“You shall see and believe,” says the sagacious Genie of the lamp in Ludwig Berger, Michael Powell and several other uncredited directors’ gorgeous 1940 fairy tale The Thief of Bagdad, playing this Sunday afternoon and evening at BAM. That proclamation is a promise to the viewer, as the film, ostensibly about the reunion of its star-crossed young lovers, is just as much a parable demonstrating how purveyors of big-budget fantasies need to infuse a healthy amount of naïve, gee-whiz showmanship to prevent technological wizardry from looking like stale craft. The mediator between technology and sentiment therefore must be the soundstage!

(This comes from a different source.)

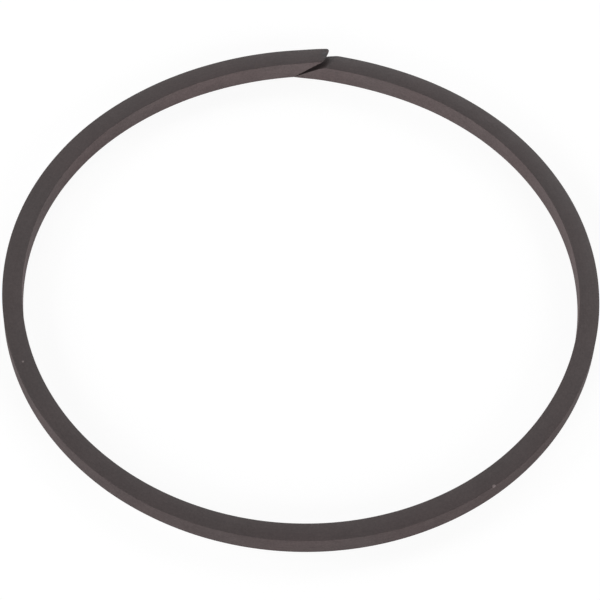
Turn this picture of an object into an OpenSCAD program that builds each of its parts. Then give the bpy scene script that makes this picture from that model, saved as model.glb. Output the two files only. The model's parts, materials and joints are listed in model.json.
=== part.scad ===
// Split sealing ring of square section with a scarf-cut joint, in its free state.
// It is one turned piece that is cut through once. Both ends have sprung a little straighter,
// and the upper end has climbed onto the lower one.
// The origin is on the ring's axis, in the plane of the lower side face. +Z is up and the joint
// is centred on +Y.

/* [Ring] */
// Outer diameter of the round stretch
outer_d = 70; // [40:0.5:120]
// Radial thickness of the section
radial_t = 2.35; // [1.6:0.05:4]
// Axial height of the section
axial_h = 2.4; // [1.6:0.05:4]
// Chamfer on the four long edges
edge_break = 0.1; // [0.02:0.01:0.3]

/* [Scarf joint] */
// Slope of the two cut faces against the side faces, in degrees
scarf_slope = 35; // [30:1:60]
// Turn of the cut away from the radius, seen from above, in degrees
scarf_skew = 21; // [0:1:30]
// Gap left between the two cut faces
joint_gap = 0.2; // [0.1:0.05:0.6]

/* [Lower free end] */
// How far it stands out past the round at the joint
lower_out = 0.75; // [0.1:0.05:1.2]
// How late it bends outwards: 2 is an even bend, more is a bend close to the joint
lower_onset = 4.5; // [2:0.1:6]

/* [Upper free end] */
// How far it stands out past the round at the joint
upper_out = 0.75; // [0.1:0.05:1.2]
// How late it bends outwards: 2 is an even bend, more is a bend close to the joint
upper_onset = 2.3; // [2:0.1:6]
// How far it is lifted at the joint
upper_rise = 0.3; // [0.2:0.05:1]
// Roll of its section at the joint, which tips the top face outwards, in degrees
upper_roll = 3.5; // [0:0.5:6]

/* [Hidden] */
$fn = 180;

outer_r = outer_d / 2;
mid_r = outer_r - radial_t / 2;

// Three quarters of the ring are round, and the two ends share the last quarter
round_arc = 270;
end_arc = (360 - round_arc) / 2;
end_run = mid_r * end_arc * PI / 180;

// Length of the cut along the ring, and how far past the joint an end runs before it is cut
cut_length = axial_h / tan(scarf_slope) + radial_t * tan(scarf_skew);
trim_arc = 0.75 * cut_length / mid_r * 180 / PI;

// The free ends are swept in short steps of this many degrees
sweep_step = 1.5;
sweep_rings = ceil((end_arc + trim_arc) / sweep_step);

// Outline of the section about its middle, x outwards and y up
half_t = radial_t / 2;
half_h = axial_h / 2;
section = [
    [half_t - edge_break, -half_h],
    [half_t, edge_break - half_h],
    [half_t, half_h - edge_break],
    [half_t - edge_break, half_h],
    [edge_break - half_t, half_h],
    [-half_t, half_h - edge_break],
    [-half_t, edge_break - half_h],
    [edge_break - half_t, -half_h]
];

// A point of the section on a free end, which is rolled about its outer bottom edge.
// The turn is 1 for an end that sweeps anticlockwise and -1 for one that sweeps clockwise.
function end_point(point, arc, turn, out, onset, rise, roll) =
    let (
        share = arc / end_arc,
        tip = roll * pow(share, 2),
        across = point[0] - half_t,
        up = point[1] + half_h,
        radius = outer_r + out * pow(share, onset) + across * cos(tip) + up * sin(tip),
        height = rise * pow(share, 2) - across * sin(tip) + up * cos(tip)
    )
    [radius * cos(arc), turn * radius * sin(arc), height];

module round_stretch() {
    rotate_extrude(angle = round_arc)
        translate([mid_r, half_h])
            polygon(section);
}

// A free end that starts on the +X axis and runs on past the joint
module end_sweep(turn, out, onset, rise, roll) {
    sides = len(section);
    points = [
        for (ring = [0 : sweep_rings], point = section)
            end_point(point, ring * sweep_step, turn, out, onset, rise, roll)
    ];
    walls = [
        for (ring = [0 : sweep_rings - 1], side = [0 : sides - 1])
            let (
                here = ring * sides,
                ahead = here + sides,
                next = (side + 1) % sides
            )
            each [
                [here + side, ahead + next, here + next],
                [here + side, ahead + side, ahead + next]
            ]
    ];
    start_cap = [for (side = [0 : sides - 1]) side];
    end_cap = [for (side = [sides - 1 : -1 : 0]) sweep_rings * sides + side];
    faces = concat(walls, [start_cap, end_cap]);
    reversed = [for (face = faces) [for (i = [len(face) - 1 : -1 : 0]) face[i]]];
    polyhedron(points, turn < 0 ? faces : reversed);
}

// A block with one face on the plane of the scarf cut, above it or below it.
// The plane passes through the origin, with y outwards, and rises towards +X.
module scarf_block(above) {
    size = 4 * cut_length;
    rotate([0, 0, -scarf_skew])
        rotate([0, -scarf_slope, 0])
            translate([-size / 2, -size / 2, above ? -joint_gap / 2 : joint_gap / 2 - size])
                cube(size);
}

// A free end, cut so that the material above the scarf or below it is gone
module free_end(turn, out, onset, rise, roll, cut_above) {
    pitch = atan(2 * rise / end_run);
    difference() {
        end_sweep(turn, out, onset, rise, roll);
        rotate([0, 0, turn * end_arc - 90])
            translate([0, mid_r + out, half_h + rise])
                rotate([-roll, -pitch, 0])
                    scarf_block(cut_above);
    }
}

module lower_end() {
    rotate([0, 0, round_arc])
        free_end(1, lower_out, lower_onset, 0, 0, true);
}

module upper_end() {
    free_end(-1, upper_out, upper_onset, upper_rise, upper_roll, false);
}

module sealing_ring() {
    color("dimgray")
        rotate([0, 0, 90 + end_arc])
            union() {
                round_stretch();
                lower_end();
                upper_end();
            }
}

sealing_ring();
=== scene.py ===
"""Split sealing ring of square section with a scarf-cut joint, lying flat on a pale floor.

The detailed ring is one swept mesh. It follows the CAD ring's own rules: a round stretch and two
free ends that have sprung a little straighter, cut apart by a sloping and skewed plane. It adds
what the CAD leaves out: softened edges, a slightly crowned top face, a slight lean of the section,
a blunt upper tip, a worn lower corner and the matt, mottled finish.

Lengths are in millimetres until the mesh is made. Arc angles are in degrees, clockwise from the
joint as seen from above, so the lower free end starts near 0 and the upper one ends near 360.
"""

import json
import math

import bpy
from mathutils import Matrix, Vector, noise


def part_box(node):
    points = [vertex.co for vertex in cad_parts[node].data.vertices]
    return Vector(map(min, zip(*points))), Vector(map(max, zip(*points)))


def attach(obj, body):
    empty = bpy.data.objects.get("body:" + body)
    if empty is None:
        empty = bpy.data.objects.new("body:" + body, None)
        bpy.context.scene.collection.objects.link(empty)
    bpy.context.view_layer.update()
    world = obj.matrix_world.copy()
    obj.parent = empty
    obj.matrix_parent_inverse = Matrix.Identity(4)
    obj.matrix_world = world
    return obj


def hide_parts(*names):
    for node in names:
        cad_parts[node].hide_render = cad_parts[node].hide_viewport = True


MM = 0.001

# Section
AXIAL_H = 2.4
EDGE_RADIUS = 0.06
EDGE_VARIATION = 0.02
EDGE_VARIATION_SCALE = 9
MIN_EDGE_RADIUS = 0.004
CROWN = 0.1
CORNER_STEPS = 5
SIDE_SHARES = (0.03, 0.08, 0.15, 0.25, 0.37, 0.5, 0.63, 0.75, 0.85, 0.92, 0.97)

# Free ends
END_ARC = 45.0
LOWER_OUT = 0.75
LOWER_ONSET = 4.5
TOE_TUCK = 0.14
TOE_ARC = 3.0
UPPER_OUT = 0.75
UPPER_ONSET = 2.3
UPPER_RISE = 0.3
UPPER_ROLL = 2.5

# Scarf cut. The gap grows from FOOT_GAP at the foot to JOINT_GAP at the top. Both are measured
# before the upper end rises, which opens the joint: its nearest points are then 0.11 mm apart.
SCARF_SLOPE = 35.0
SCARF_SKEW = 21.0
JOINT_GAP = 0.2
FOOT_GAP = -0.07
GAP_GROWTH = 0.85
CUT_EDGE_RADIUS = 0.05
RAMP_ROUND = 0.85
RAMP_ROUND_TILT = 0.6
CUT_SEARCH_ARC = 10.0
CUT_SEARCH_STEPS = 40
CUT_ROUGHNESS = 0.015
CUT_ROUGHNESS_SCALE = 3
CAP_INSETS = (0.12, 0.2, 0.3, 0.45, 0.7, 0.95, 1.1)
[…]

Vincent Korda, Thief‘s art director, earned an Oscar for his work on the film because his imagination was matched only by the budding technology available to him—including green-screen technology, which today has become the cheapest type of cinematic illusion. Still, even the chintziest moments in Thief, like when the Genie’s giant foot threatens to crush exotic heartthrob Sabu, radiate a heartfelt sense of wonder that’s also visible in every one of the film’s outlandish sets.

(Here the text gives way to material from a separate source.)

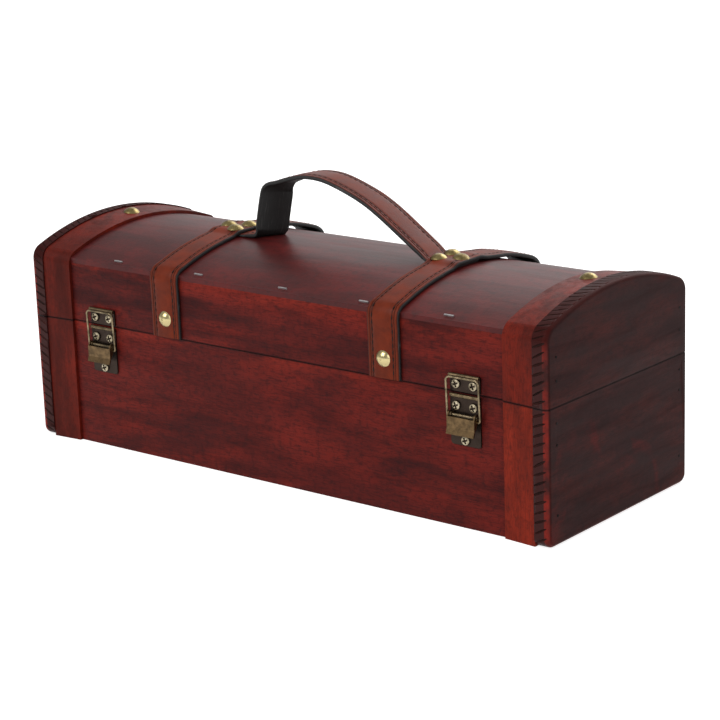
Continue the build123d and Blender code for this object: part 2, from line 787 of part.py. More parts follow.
def main():
    """Build every piece and write it under its own name."""
    os.makedirs("parts", exist_ok=True)
    save(base_bottom_panel(), "base_bottom_panel")
    save(dome_skin(), "lid_dome_skin")
    save(handle(), "handle")
    for side, name in ((-1, "front"), (1, "back")):
        save(base_wall(side), "base_" + name + "_wall")
        save(lid_wall(side), "lid_" + name + "_wall")
    for side, name in ((-1, "left"), (1, "right")):
        save(base_end_board(side), "base_" + name + "_end_board")
        save(lid_end_board(side), "lid_" + name + "_end_board")
        save(lid_trim(side), "lid_" + name + "_trim")
        save(base_trim(side, -1), "base_front_" + name + "_trim")
        save(base_trim(side, 1), "base_back_" + name + "_trim")
    save(end_brads(False), "base_end_brads")
    save(end_brads(True), "lid_end_brads")
    save(dome_staples(), "dome_staples")
    save(nails(strap_nail_planes(), strap_nail_grip), "strap_nails")
    save(nails(handle_nail_planes(), handle_nail_grip), "handle_nails")
    save(nails(trim_nail_planes(), trim_nail_grip), "trim_nails")
    for centre, name in zip(strap_centres, side_names):
        save(strap(centre), name + "_strap")
    for centre, name in zip(hinge_centres, side_names):
        save(hinge_leaf(centre, False), name + "_hinge_base_leaf")
        save(hinge_leaf(centre, True), name + "_hinge_lid_leaf")
        save(hinge_pin(centre), name + "_hinge_pin")
        save(screws(hinge_screw_places(centre, False), (0, 1, 0)), name + "_hinge_base_screws")
        save(screws(hinge_screw_places(centre, True), (0, 1, 0)), name + "_hinge_lid_screws")
    for centre, name in zip(latch_centres, side_names):
        save(catch_plate(centre), name + "_latch_catch_plate")
        save(screws(catch_screw_places(centre), (0, -1, 0)), name + "_latch_catch_screws")
        save(base_plate(centre), name + "_latch_base_plate")
        save(screws(base_screw_places(centre), (0, -1, 0)), name + "_latch_base_screws")
        save(pivot_pin(centre), name + "_latch_pivot_pin")
        save(lever(centre), name + "_latch_lever")
        save(bail(centre), name + "_latch_bail")


main()
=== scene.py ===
"""A long wooden case with a domed lid, leather straps and a leather handle.

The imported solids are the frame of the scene. This script gives them their stained
wood, leather and brass, and makes the pieces that need a finer shape: the two
straps, the handle, their stitching and the end boards with a carved rope edge.
All sizes are in metres. X runs along the case, Y from the front to the back, Z up.
"""

import logging
import math
from dataclasses import dataclass
from enum import Enum
from itertools import product
from random import Random
from typing import ClassVar, Optional, Sequence, Union

import bmesh
import bpy
from mathutils import Matrix, Vector

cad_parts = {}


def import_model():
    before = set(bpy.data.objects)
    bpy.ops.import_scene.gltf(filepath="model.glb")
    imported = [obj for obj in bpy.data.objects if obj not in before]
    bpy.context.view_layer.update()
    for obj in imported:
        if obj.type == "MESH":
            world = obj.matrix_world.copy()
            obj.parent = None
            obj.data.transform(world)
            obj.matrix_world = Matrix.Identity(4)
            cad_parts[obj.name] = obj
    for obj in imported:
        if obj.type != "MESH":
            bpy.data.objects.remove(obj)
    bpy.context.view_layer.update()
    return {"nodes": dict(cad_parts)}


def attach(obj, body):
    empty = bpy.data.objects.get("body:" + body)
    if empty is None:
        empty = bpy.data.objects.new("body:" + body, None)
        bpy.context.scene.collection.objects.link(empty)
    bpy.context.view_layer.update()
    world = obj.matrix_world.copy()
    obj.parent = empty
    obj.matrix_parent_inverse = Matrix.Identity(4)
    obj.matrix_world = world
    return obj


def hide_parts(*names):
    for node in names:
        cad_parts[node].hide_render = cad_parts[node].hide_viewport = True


log = logging.getLogger("wooden_case")

MM = 0.001
STRAP_WIDTH = 20 * MM
STRAP_CENTRE = 76 * MM
HANDLE_WIDTH = 19.5 * MM
LEATHER_THICKNESS = 2.2 * MM
CREASE_INSET = 2.2 * MM
STITCH_INSET = 3.5 * MM
SEAM_HEIGHT = 71.15 * MM

Colour = tuple[float, float, float]
Socket = bpy.types.NodeSocket
Value = Union[float, Socket]


class Grain(Enum):
    """Direction in which the fibres of a board run."""

    ALONG_X = (1.0, 9.0, 9.0)
    ALONG_Y = (9.0, 1.0, 9.0)
    ALONG_Z = (9.0, 9.0, 1.0)


class Side(Enum):
    """End of the case, seen from the front."""

    LEFT = -1
    RIGHT = 1

    @property
    def word(self) -> str:
        """Name of the side as the nodes spell it."""
        return self.name.lower()


class Tier(Enum):
    """Upper or lower half of the case."""

    BASE = "base"
    LID = "lid"


@dataclass(frozen=True)
class Layer:
    """Settings of one layer of noise: clouds per unit, finer layers, their weight, and warp."""

    scale: float
    detail: float = 3.0
    roughness: float = 0.5
    distortion: float = 0.0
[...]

Because Thief of Bagdad is a kind of meta-fairy tale, screenwriters Miles Malleson and Lajos Biro make sure that its characters understand the importance of earnest dissembling. Ahmed (John Justin), the naïve Sultan of “Bagdad”, falls prey to the machinations of his advisor Jaffar (Conrad Veidt) because he’s too honest to know how to interact with, let alone read, other people—he has no clue that Jaffar’s been enforcing a fascistic police state behind his back. Enter Abu the street urchin (Sabu), who teaches Ahmed the importance of lying—after Ahmed learns the importance of stealing food when he’s hungry, he learns how to smooth-talk the Princess (June Duprez) by pretending to be a genie.
Ahmed’s a model pupil, but the same cannot be said about the Princess’s father (Morton Selten), a doddering old man more interested in his “toys,” automata of all shapes and sizes, than in his daughter—he agrees to give the Princess to Jaffar in exchange for a flying wind-up horse. The old king is what Ahmed might have become if he didn’t learn the importance of combining his steadfast moral compass with his newfound proficiency for telling white lies, er, harmless illusions.

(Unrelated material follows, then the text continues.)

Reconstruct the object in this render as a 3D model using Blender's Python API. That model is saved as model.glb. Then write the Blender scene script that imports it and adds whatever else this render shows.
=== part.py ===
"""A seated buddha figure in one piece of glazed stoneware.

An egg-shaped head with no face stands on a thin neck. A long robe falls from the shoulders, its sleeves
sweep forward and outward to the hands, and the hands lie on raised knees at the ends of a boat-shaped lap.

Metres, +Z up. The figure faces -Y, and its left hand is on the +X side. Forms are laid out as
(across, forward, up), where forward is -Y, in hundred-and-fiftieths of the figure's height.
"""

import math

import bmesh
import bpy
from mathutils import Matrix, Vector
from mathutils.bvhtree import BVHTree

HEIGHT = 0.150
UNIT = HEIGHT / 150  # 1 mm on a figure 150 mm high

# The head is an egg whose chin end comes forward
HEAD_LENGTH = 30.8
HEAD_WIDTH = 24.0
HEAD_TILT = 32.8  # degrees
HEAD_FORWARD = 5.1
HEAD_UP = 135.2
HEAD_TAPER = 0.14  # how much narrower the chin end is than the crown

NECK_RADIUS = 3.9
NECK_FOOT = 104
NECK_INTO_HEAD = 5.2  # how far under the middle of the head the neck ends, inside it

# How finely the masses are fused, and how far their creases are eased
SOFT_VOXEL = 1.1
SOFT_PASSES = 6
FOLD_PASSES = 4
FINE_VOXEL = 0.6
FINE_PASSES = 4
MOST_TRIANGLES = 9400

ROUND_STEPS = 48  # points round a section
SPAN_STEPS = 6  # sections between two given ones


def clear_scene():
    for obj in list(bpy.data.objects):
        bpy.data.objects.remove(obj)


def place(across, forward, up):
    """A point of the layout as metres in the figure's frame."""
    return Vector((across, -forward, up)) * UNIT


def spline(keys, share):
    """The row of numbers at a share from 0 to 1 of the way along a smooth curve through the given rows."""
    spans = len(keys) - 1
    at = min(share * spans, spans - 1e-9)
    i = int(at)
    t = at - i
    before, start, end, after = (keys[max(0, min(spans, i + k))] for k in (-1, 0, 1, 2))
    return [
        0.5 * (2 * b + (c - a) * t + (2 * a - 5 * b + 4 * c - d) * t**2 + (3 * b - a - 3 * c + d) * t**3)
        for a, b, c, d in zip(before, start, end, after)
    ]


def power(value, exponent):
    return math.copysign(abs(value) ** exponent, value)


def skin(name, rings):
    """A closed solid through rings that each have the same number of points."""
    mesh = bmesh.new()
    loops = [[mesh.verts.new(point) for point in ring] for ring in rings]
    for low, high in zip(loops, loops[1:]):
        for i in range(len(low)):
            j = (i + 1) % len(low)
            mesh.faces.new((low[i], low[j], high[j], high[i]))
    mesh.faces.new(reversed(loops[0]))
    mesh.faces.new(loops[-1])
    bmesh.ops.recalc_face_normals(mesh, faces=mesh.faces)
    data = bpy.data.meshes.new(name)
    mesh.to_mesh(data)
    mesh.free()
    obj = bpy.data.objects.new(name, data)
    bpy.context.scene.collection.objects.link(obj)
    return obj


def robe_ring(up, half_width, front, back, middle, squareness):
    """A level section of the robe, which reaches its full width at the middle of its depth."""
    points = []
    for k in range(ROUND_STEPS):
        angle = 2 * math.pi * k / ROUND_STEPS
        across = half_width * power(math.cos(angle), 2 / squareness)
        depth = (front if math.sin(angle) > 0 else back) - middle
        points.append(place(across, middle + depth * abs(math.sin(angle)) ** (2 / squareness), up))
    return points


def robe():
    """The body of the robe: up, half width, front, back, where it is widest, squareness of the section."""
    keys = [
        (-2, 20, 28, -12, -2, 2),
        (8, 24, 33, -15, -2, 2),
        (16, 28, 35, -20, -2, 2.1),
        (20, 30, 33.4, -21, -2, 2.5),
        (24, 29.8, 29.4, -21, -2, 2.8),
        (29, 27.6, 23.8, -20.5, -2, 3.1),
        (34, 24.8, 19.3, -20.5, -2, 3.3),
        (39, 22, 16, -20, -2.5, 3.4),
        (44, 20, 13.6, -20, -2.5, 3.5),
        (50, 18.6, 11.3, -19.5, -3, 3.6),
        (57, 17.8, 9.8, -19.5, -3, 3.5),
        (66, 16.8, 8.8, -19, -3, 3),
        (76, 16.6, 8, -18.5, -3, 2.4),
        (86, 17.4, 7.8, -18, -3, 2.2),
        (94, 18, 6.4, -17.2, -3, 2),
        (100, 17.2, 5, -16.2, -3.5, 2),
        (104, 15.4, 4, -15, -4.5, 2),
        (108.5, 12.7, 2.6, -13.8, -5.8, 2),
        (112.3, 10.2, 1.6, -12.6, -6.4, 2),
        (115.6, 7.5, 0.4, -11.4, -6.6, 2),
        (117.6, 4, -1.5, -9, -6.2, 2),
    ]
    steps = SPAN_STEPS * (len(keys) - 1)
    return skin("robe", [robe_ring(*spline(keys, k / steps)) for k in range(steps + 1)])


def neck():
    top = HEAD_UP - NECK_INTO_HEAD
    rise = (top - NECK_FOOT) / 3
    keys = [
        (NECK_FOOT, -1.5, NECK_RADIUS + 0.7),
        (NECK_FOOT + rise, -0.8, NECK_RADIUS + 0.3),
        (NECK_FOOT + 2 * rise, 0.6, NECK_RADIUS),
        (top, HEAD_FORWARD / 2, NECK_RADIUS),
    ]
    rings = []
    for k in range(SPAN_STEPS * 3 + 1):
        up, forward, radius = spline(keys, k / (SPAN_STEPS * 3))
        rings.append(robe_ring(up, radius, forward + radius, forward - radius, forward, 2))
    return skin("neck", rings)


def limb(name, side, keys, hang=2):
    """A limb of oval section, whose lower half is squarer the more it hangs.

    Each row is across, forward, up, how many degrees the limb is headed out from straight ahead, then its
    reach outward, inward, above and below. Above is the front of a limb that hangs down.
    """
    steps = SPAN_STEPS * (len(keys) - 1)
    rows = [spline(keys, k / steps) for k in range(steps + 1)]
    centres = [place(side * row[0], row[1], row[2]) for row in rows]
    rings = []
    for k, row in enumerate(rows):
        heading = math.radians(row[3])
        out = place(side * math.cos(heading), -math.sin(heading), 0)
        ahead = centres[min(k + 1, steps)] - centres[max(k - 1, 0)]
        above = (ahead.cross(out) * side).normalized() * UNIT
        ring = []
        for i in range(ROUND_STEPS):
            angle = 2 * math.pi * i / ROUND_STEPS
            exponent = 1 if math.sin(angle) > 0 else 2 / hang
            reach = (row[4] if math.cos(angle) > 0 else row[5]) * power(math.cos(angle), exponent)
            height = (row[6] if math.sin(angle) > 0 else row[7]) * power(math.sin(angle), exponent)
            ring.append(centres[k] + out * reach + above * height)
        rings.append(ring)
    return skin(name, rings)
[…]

That kind of balance is essential because as the all-knowing Genie describes humanity’s frailties: “If their stomachs speak, they forget their brain. If their brain speaks, they forget their hearts. If their hearts speak….hahahaha! They forget everything!” If most of today’s effects-driven fantasias stopped using the latest tech like a crutch—did anybody really wet themselves after seeing the trailer for James Cameron’s Avatar?—and instead focused on replicating Ahmed’s original artlessness as Korda did, they might have a shot at looking this good 70 years down the line, too.